I never got to see them live, the closest I came to that was seeing Marky Ramone in spoken word mode, followed by him drumming with the Spazzys, which was a great show (The story of having to watch Rock and Roll High School to remember making it was a highlight, followed by the random outburst of swearing at a chunk of the audience) It’s not much, but I can say I was in the same room as a Ramone and that’s enough. Hell, during a farewell at my last job I damn near wept when the staff band played Blitzkrieg Bop. Couldn’t help it. Same as when the Dictators played it when they toured in 2003. Couldn’t help it then either.
Live at CBGB’s
I’m too wrapped up in them to try and explain the appeal without you listening to them. I could try, but it’ll be a lot easier if you just go out and buy the first four albums (Ramones, Leave Home, Rocket to Russia, Road to Ruin) and It’s Alive and put them on.
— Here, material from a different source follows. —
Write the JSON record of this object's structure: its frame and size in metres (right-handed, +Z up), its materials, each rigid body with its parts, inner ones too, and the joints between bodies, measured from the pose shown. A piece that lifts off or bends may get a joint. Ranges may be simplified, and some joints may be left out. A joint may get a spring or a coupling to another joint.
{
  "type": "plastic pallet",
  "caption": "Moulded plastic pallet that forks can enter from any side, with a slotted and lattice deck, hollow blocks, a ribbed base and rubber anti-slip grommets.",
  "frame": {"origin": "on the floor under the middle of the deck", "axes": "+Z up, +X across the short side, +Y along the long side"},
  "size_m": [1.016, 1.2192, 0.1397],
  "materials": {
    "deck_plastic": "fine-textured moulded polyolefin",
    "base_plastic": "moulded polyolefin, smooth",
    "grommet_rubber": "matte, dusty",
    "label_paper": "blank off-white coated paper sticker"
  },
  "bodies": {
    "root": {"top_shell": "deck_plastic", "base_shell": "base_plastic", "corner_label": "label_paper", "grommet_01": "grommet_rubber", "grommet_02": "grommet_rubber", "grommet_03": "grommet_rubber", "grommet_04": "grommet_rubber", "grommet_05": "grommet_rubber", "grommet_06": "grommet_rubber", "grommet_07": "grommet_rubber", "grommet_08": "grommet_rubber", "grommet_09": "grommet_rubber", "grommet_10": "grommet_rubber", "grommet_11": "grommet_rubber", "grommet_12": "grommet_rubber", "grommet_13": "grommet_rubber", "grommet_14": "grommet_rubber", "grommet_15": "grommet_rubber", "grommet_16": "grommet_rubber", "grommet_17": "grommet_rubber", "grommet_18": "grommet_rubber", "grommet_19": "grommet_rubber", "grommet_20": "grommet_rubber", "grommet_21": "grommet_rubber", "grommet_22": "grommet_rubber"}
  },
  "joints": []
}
It won’t cost you much and will take you less than half a day to listen to, but your life will be all the better for it.
I could (and probably will at some point) go on about some of the other artists who’s work I adore: Radio Birdman’s Radios Appear (Which I listened to for a fortnight straight when I first got it) Sonic’s Rendezvous Band’s City Slang, a song as glorious as the lyrics are changeable or Warren Zevon’s tales of addiction, perfectly coiffed werewolves and headless Thompson gunners. There’s Dub War (and later Skindred’s) ability to take almost every musical genre there is, chuck them in a blender and have music emerge, the about to collapse drug fuelled clatter of the New York Dolls, the effortless brilliance of the Sunnyboys (Who’s Alone With You is up there with Alice Cooper’s I’m Eighteen for best teen angst song ever recorded) or everything about Motorhead, but I’ll spare you. This time…
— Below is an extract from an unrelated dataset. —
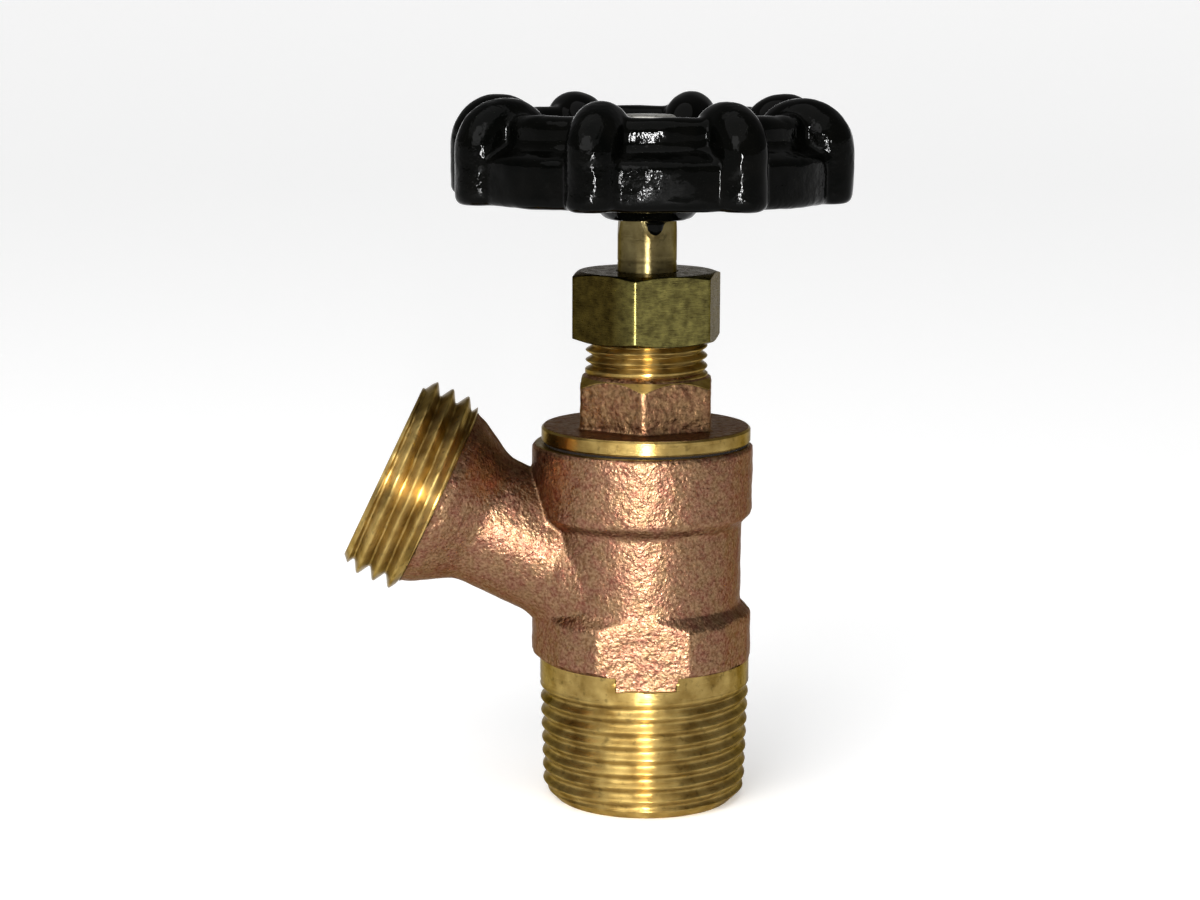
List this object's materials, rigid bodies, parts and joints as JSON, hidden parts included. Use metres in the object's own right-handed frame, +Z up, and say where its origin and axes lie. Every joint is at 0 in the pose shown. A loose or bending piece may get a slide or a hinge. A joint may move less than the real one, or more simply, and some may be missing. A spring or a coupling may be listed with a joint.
{
  "type": "boiler drain valve",
  "caption": "Cast brass boiler drain valve: threaded pipe inlet, wrench hexagon, rising hose spout, packed screw stem and lobed black handwheel.",
  "frame": {"origin": "centre of the inlet end face, on the valve axis", "axes": "+Z up the valve axis from the pipe to the handwheel; the hose spout lies in the XZ plane, points to -X and rises"},
  "size_m": [0.0637, 0.0504, 0.0902],
  "materials": {
    "cast_bronze": "sand-cast, with machined threads",
    "bonnet_bronze": "sand-cast hexagon, turned flange and neck",
    "turned_brass": "turned",
    "nut_brass": "turned and milled from bar",
    "black_enamel": "glossy enamel over a rough casting",
    "plate_aluminium": "brushed",
    "screw_steel": "plated",
    "seat_rubber": "matt",
    "packing_yarn": "graphited yarn",
    "gasket_fibre": "matt"
  },
  "bodies": {
    "valve_body": {"body": "cast_bronze", "bonnet_gasket": "gasket_fibre", "bonnet": "bonnet_bronze", "packing_washer": "turned_brass", "packing_ring_lower": "packing_yarn", "packing_ring_upper": "packing_yarn", "packing_gland": "turned_brass", "packing_nut": "nut_brass"},
    "washer_lift": {"seat_washer": "seat_rubber"},
    "spindle": {"stem": "turned_brass", "seat_washer_screw": "turned_brass", "handwheel": "black_enamel", "index_plate": "plate_aluminium", "handwheel_screw": "screw_steel"}
  },
  "joints": [
    {"name": "stem_lift", "type": "slide", "parent": "valve_body", "child": "washer_lift", "axis": [0, 0, 1], "range_m": [0, 0.0061]},
    {"name": "stem_turn", "type": "hinge", "parent": "washer_lift", "child": "spindle", "pos_m": [0, 0, 0.06], "axis": [0, 0, 1], "range_deg": [0, 1080]}
  ],
  "couplings": [
    {"joint": "stem_lift", "follows": "stem_turn", "m_per_rad": 0.00031831}
  ]
}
I guess what I struggle to understand the most is how people aren’t as moved by music as I am. Yeah, I accept that everyone has different taste (the fools), but how you can you not be moved by it? Can you listen to Creeping Death and not want to scream DIE MOTHERFUCKER DIE at the top of your lungs? Does Battle Hymn not want to make you act like Conan the Barbarian (or join a gym)? Can you listen to Tony Iommi’s guitar on Heaven and Hell and not want to weep with joy? Cause if music doesn’t affect you like that, well, you have both my everlasting sympathy and pity. That’s what it does for me and I can’t imagine my life without it.
I suppose I should finish this up, so I’ll leave you with this message: LEMMY IS GOD.